Batteries : pourquoi la France va y investir 700 millions d’euros

Publié le 15 février 2019 à 07h00 | Fabrice SPATH | 4 minutes

ANALYSE - Après les annonces de l’automne dernier, la France promet de débloquer une enveloppe de 700 millions d’euros sur cinq ans afin de soutenir le développement d’une filière en Europe. Parmi les objectifs de cet Airbus des batteries : réduire la dépendance aux fournisseurs asiatiques dont les cellules représentent 30 à 40 % du prix de vente d’un véhicule électrique.


Pour respecter les objectifs de réduction des émissions de CO2 de leurs gammes, les constructeurs tricolores se sont lancés dans l’électrification de leurs modèles. Si PSA Group s’est contenté en 2012 de mettre sur le marché des versions rebadgées de la citadine Mitsubishi i-MiEV, Renault a lancé la même année la production de sa ZOE qui, après une série de mises à jour, bénéficiera d’une seconde génération à l’automne prochain.

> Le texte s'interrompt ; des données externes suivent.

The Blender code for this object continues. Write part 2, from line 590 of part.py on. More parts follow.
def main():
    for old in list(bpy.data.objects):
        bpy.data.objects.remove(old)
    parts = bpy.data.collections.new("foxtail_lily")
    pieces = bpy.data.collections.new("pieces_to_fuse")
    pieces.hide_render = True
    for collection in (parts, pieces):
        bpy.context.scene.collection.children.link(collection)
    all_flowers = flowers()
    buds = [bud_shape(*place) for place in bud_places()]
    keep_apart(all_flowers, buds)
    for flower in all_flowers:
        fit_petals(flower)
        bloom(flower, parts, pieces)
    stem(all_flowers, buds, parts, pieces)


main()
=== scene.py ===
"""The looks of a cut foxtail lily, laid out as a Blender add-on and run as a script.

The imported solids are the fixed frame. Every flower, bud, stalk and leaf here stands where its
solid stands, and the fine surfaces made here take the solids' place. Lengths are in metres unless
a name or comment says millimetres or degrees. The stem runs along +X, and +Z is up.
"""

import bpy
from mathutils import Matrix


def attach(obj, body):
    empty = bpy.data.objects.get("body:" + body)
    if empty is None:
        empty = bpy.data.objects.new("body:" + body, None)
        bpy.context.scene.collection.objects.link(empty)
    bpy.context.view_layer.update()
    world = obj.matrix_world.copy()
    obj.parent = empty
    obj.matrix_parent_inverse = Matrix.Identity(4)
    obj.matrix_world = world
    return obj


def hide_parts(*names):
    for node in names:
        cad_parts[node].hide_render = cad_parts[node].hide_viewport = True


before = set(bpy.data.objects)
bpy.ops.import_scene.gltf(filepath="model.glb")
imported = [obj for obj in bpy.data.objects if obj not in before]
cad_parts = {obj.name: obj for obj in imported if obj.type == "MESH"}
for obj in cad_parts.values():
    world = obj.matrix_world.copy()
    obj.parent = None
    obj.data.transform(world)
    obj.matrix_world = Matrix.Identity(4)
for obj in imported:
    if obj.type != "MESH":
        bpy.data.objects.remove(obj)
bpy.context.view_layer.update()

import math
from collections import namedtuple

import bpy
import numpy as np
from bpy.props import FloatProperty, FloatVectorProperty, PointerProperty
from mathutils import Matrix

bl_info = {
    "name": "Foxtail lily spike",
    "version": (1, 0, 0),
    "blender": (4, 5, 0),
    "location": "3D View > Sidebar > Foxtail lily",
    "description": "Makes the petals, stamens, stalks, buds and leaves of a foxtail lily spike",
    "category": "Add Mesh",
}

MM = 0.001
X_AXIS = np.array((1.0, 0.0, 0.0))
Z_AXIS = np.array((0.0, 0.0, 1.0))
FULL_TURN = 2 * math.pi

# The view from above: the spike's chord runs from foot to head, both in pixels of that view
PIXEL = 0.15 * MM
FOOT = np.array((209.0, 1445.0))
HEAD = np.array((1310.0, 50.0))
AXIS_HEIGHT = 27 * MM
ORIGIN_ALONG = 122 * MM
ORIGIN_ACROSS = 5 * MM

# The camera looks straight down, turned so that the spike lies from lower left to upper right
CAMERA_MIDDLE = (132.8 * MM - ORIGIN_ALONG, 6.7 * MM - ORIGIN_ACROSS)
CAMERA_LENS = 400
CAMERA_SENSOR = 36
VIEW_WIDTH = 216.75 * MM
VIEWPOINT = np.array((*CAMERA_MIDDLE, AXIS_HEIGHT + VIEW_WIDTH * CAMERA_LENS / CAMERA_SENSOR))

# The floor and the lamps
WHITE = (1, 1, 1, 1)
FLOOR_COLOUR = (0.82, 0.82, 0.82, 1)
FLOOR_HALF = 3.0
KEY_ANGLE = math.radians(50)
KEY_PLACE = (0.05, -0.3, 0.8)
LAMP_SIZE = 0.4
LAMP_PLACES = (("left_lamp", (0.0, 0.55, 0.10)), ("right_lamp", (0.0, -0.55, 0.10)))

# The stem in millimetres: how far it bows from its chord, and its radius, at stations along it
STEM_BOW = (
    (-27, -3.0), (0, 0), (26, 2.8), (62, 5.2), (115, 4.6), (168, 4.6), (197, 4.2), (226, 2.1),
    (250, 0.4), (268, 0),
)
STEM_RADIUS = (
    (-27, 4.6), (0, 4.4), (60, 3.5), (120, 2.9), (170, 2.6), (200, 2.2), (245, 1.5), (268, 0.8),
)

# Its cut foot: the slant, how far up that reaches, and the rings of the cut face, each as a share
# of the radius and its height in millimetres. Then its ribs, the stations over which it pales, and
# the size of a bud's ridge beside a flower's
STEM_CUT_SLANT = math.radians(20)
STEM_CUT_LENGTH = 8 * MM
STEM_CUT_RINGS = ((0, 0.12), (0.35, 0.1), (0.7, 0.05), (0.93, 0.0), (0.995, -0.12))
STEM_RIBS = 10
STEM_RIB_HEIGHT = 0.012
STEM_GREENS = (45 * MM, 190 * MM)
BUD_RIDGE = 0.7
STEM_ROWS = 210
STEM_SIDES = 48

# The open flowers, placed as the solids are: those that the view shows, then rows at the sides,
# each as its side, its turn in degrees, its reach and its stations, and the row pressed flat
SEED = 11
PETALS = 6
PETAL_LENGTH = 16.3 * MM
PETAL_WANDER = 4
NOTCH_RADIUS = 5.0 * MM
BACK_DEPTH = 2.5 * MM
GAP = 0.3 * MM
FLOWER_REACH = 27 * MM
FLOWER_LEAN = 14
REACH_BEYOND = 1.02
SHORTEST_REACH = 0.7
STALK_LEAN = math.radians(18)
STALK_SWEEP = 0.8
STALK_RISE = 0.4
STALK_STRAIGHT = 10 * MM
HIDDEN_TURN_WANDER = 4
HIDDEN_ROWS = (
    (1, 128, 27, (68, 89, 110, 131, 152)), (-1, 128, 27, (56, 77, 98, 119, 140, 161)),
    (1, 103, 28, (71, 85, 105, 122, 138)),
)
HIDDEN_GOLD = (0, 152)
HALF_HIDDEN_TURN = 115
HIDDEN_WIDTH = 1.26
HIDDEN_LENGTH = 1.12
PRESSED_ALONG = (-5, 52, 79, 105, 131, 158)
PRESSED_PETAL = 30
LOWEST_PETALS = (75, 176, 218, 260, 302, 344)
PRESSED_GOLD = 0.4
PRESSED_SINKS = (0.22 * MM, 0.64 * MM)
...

Au même moment, Peugeot lancera la déclinaison électrique de sa 208 ainsi que les versions hybrides rechargeables du SUV 3008 et de la familiale 508. Chez DS Automobiles, le petit crossover DS3 Crossback ainsi que le SUV DS7 Crossback hériteront tous deux du label E-Tense. Longtemps réfractaire aux hybrides rechargeables, Renault lancera en 2020 les variantes à très faibles émissions du crossover Captur et de la compacte Mégane.
 

Production asiatique en Europe

Autant de nouveautés qui seront alimentées par des batteries dont la capacité oscillera entre 10 kWh - pour les hybrides rechargeables - et 50 kWh pour les véhicules 100 % électriques. Des accumulateurs Lithium-Ion dont les cellules seront fournies par des équipementiers sud-coréens et chinois, ces derniers n’hésitant pas à installer des sites de production en Europe centrale ou en Allemagne.

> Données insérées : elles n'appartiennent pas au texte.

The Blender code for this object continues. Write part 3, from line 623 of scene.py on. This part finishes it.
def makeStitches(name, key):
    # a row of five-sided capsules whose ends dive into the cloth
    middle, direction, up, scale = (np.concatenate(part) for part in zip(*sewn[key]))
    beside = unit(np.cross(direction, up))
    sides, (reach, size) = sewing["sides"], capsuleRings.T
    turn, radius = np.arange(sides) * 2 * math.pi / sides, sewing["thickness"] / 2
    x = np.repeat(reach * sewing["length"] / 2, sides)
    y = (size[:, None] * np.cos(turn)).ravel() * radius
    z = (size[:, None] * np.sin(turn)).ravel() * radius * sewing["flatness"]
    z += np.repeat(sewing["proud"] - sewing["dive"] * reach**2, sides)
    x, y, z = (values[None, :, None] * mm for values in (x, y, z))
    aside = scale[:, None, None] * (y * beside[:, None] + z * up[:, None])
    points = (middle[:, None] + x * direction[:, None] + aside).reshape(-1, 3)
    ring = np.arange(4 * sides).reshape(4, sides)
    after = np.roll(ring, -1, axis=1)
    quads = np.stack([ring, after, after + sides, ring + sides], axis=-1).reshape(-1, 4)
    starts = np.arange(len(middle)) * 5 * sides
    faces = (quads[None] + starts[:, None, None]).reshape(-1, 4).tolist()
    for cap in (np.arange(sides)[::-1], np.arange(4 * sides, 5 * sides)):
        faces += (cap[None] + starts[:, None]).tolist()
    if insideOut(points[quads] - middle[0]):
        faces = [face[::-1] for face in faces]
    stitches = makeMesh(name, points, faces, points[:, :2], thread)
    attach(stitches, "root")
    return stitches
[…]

LG Chem, Samsung SDI, SK Innovation ou encore CATL détiennent un quasi-monopole de la fabrication des cellules sur le continent, un élément indispensable à la confection de batteries assurée par les constructeurs automobiles. Et si les groupes PSA, BMW ou Daimler annoncent l’ouverture de sites de production de batteries en Slovaquie, en Allemagne ou en Pologne, il ne s’agit que d’un assemblage final.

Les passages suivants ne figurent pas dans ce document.